What should I look for when buying oat milk?

 

As with any plant-based milk, you’ll want to search for clean ingredients—think less is more. Many products contain preservatives, additives and lots of sugar. Stabilizers and thickeners are also added to increase shelf life and improve consistency. As with any non-dairy milk, avoid products containing carrageenan, an emulsifier that’s considered a potential carcinogen.  Look for organic, non-GMO varieties at the supermarket.

 

Bottom Line: At Ascend, we encourage consuming a wide variety of foods to increase the spectrum of nutrients in the diet, and lessen repeated exposure to the same pesticides or chemicals.
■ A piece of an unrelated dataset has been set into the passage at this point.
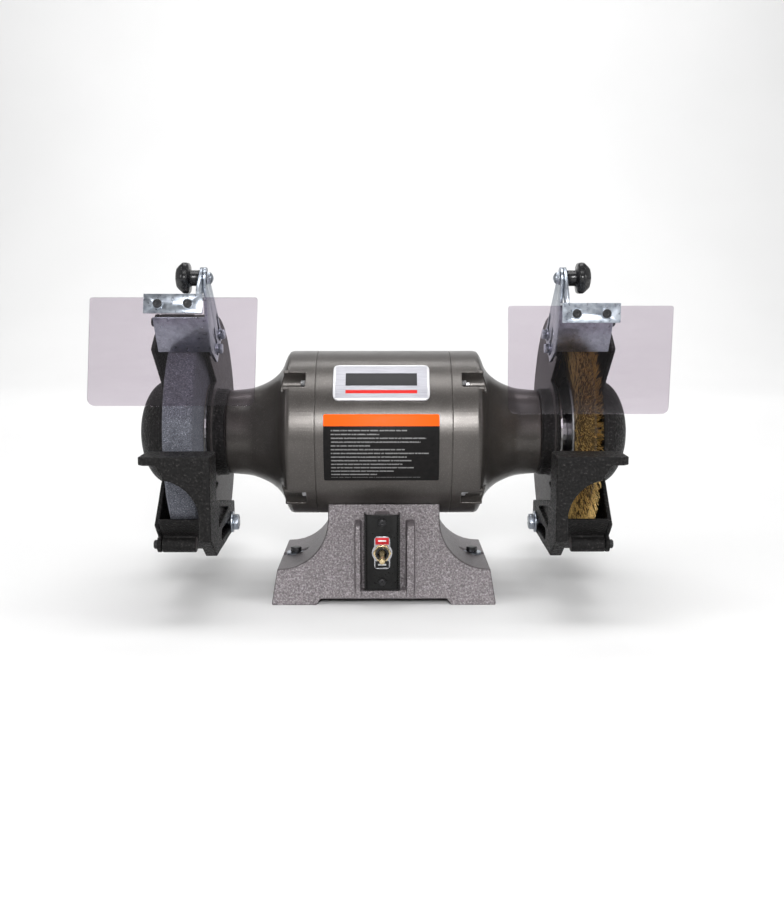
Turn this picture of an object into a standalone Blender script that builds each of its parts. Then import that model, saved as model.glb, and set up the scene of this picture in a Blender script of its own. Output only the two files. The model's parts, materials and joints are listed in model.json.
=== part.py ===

If you enjoy the flavor of oat milk, drink up. It may not be the most nutrient-dense option out there, but oat milk can certainly be a great addition to enhance your coffee or smoothie. Just be mindful to check the ingredient list, opt for organic, and ensure you’re eating a well-rounded diet to get your overall nutrient fix.  


 

How To Make Oat Milk At Home

 

ACS_0037.JPG

Ingredients:

3 cups water

1 cup rolled or old-fashioned oats 

pinch of salt

½ - 1 tsp vanilla extract – optional

1 Medjool date or 1 Tbsp of sweetener of choice (such as maple syrup) – optional

 

Directions:

1.     Add all ingredients to a high-speed blender. Blend until smooth.

2.     Strain liquid over a bowl using a nut bag, cheesecloth or very thin towel to remove the oat “pulp.”  

3.     Store oat milk liquid in an airtight container the refrigerator and enjoy within 7 days.